Since then, many have speculated on the future of the EU GDPR in the UK.

Clarity at last

Little was certain in the wake of Brexit, however in the time since, the ICO and other interested parties have worked to provide assurance around the EU GDPR and the future of data protection in the UK. Late last month, Secretary of State Karen Bradley appeared before the Culture, Media and Sports Select Committee to clarify the UK’s position, stating:

“We will be members of the EU in 2018 and therefore it would be expected and quite normal for us to opt into the GDPR and then look later at how best we might be able to help British business with data protection while maintaining high levels of protection for members of the public.”

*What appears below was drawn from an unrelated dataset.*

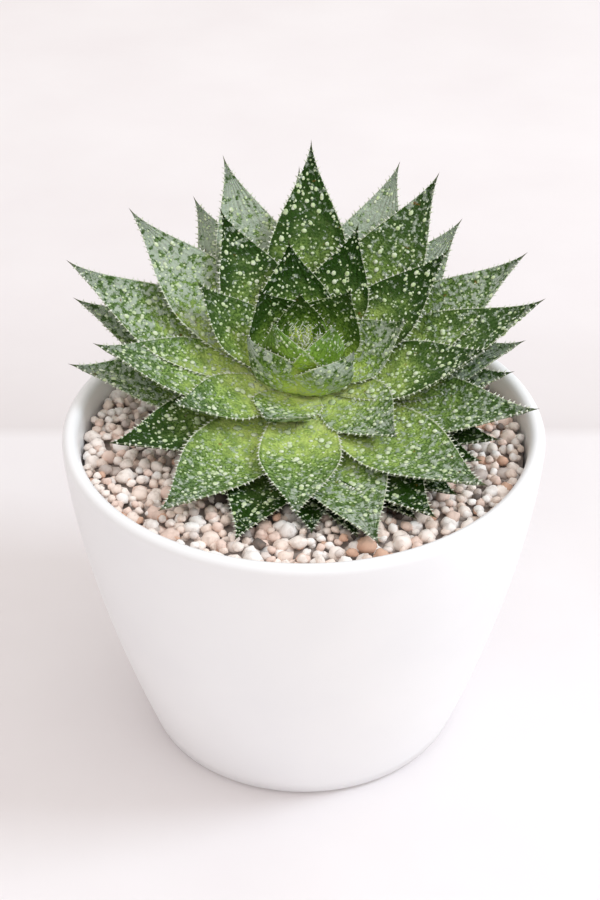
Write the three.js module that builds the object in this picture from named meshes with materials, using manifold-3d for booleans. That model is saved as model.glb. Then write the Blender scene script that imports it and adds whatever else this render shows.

In response, Information Commissioner Elizabeth Denham renewed the ICO’s commitment to assisting business and public bodies to prepare for the EU GDPR. Additionally, both Denham and her predecessor Sir Christopher Graham have both confirmed that, regardless of the Brexit vote, the UK will remain as leaders in the debate about data protection best practice and the ICO itself will continue to adhere to the highest standards.

What does this mean for UK organisations?

By clarifying their position, Bradley and Denham have given the green light for organisations to continue their preparations for the EU GDPR. This comes at the right time, too – with up to 90% of CIOs surveyed admitting that the legislation will leave them exposed if they continue with current practices, organisations need to start making changes now before the EU GDPR and its penalties come into force.

For example, under the current Data Protection Act, if an organisation is discovered to have suffered a data breach – whether they announce this or it is reported by a third party – they can expect a fine of up to £500,000 from the ICO and widespread media publicity, which can result in loss of client confidence and associated financial implications.

Additionally, only public sector organisations are currently mandated to report data breaches, although all sectors are encouraged to notify the ICO if they experience an incident and can face more lenient penalties if they do so. This has likely led to a certain number of data breaches being only being reported in part or covered up entirely by organisations not legally obliged to report them.

Amongst many changes to the ways organisations handle data, the EU GDPR brings with it two serious implications for organisations who suffer a breach

  1. Mandatory reporting of data breaches. Any organisation suffering a breach where sensitive information is put at risk will have up to 72 hours to notify authorities – regardless of their sector.
  2. Financial penalties of up to 4% annual worldwide turnover or €20m. With fines from the ICO only one part of the financial implications caused by a breach (which also includes loss of customer revenue), the total cost of an incident is set to skyrocket. Putting this in context, within 12 months, TalkTalk’s breach from October 2015 had cost the company a reported £60m – with only a £400,000 fine from the ICO.

What can you do to protect your organisation?

The EU GDPR is wide-ranging and, as a result, organisations need to begin addressing data protection using a holistic approach that examines how to protect sensitive information from start to finish. This should include:

  1. Assess the risks posed to sensitive information by understanding how your organisation processes and handles data. This internal review should cover all procedures at all levels of the business, looking at the times of information that employees create or receive from clients / third parties, who has access to this within your organisation, and the tools used to share sensitive information externally.
  2. Educate end-users. Not only should this be carried out as a best practice exercise, but it should also directly relate to the results of your internal audits. If you are experiencing a rise in shadow IT or observe sensitive information being shared via plaintext email, then you must work with employees to help them understand the threat this poses and the repercussions that will occur should this lead to a data breach.
  3. Support employees with smart technology. Organisations also need to acknowledge that today’s increasingly complex IT environments do not lend themselves to a ‘one-size-fits all’ approach, so security solutions need to offer the necessary levels of flexibility, be that email encryption, large file send or secure online collaboration. Greater protection can also be applied by taking decision-making away from individual end-users. Rather than rely on a member of staff to decide when an email or file should be secured, by centralising policy-based control, using the specific content of an email as a basis for security, decision-making is less open to error.

Ultimately, organisations have until May 2018 to improve data security and protect themselves from a breach. With Bradley’s and Denham’s announcements last month, no-one can plead ignorance or lack of time to prepare.

However, organisations should also recognise the opportunity the EU GDPR presents to enhance data security procedures and systems, which in the long run will better protect their businesses, their staff and their customers– or else they will face being forced to sit up and listen if fined up to 4% of their global annual turnover.